Um tema ao qual pouco tenho retornado desde meu primeiro livro, A Imagem Estilhaçada (2020), é o tema da realidade enquanto algo externo à percepção humana.
Já falei em algumas cartas (como nesta) da minha profunda concordância com Ortega y Gasset sobre o fato da subjetividade, « la suposición de que lo más cercano a mí soy yo», ser uma espécie de doença mental. Repare que eu concordar com Ortega é algo raro. Dos espanhóis do século XX ele está longe de ser o melhor ou o mais importante. É até interessante que ele faça uma crítica assim frontal à subjetividade, já que o seu «vitalismo» é um reflexo duma atitude subjetivista que descamba no existencialismo mais despudorado.
A questão, porém, não é essa. Isto é, não é de Ortega que quero falar. Quero falar desse destampar pós-medieval chamado «percepção» ou «autoconsciência», mãe e vetor da subjetividade.

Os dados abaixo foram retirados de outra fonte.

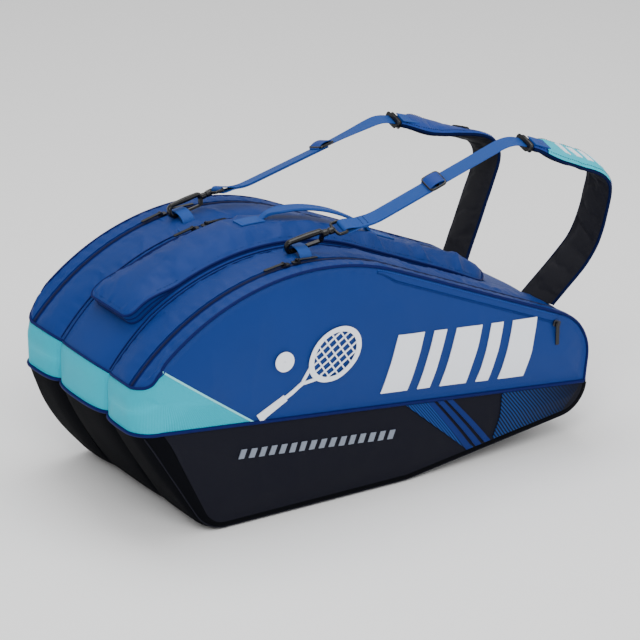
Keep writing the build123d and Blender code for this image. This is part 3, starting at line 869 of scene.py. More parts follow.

Primeiro, é preciso dizer que a subjetividade não é algo propriamente natural ao ser humano. Uma vida tomada desde o ponto-de-vista individual de uma pessoa não é uma vida propriamente humana. A subjetividade, assim, é vista como algo quase animalesco. Dizer «Eu acho» é quase como admitir que se é um bicho. Os bichos acham que estão com fome, com frio, com sede; acham que precisam copular e atender às suas necessidades naturais ali e agora.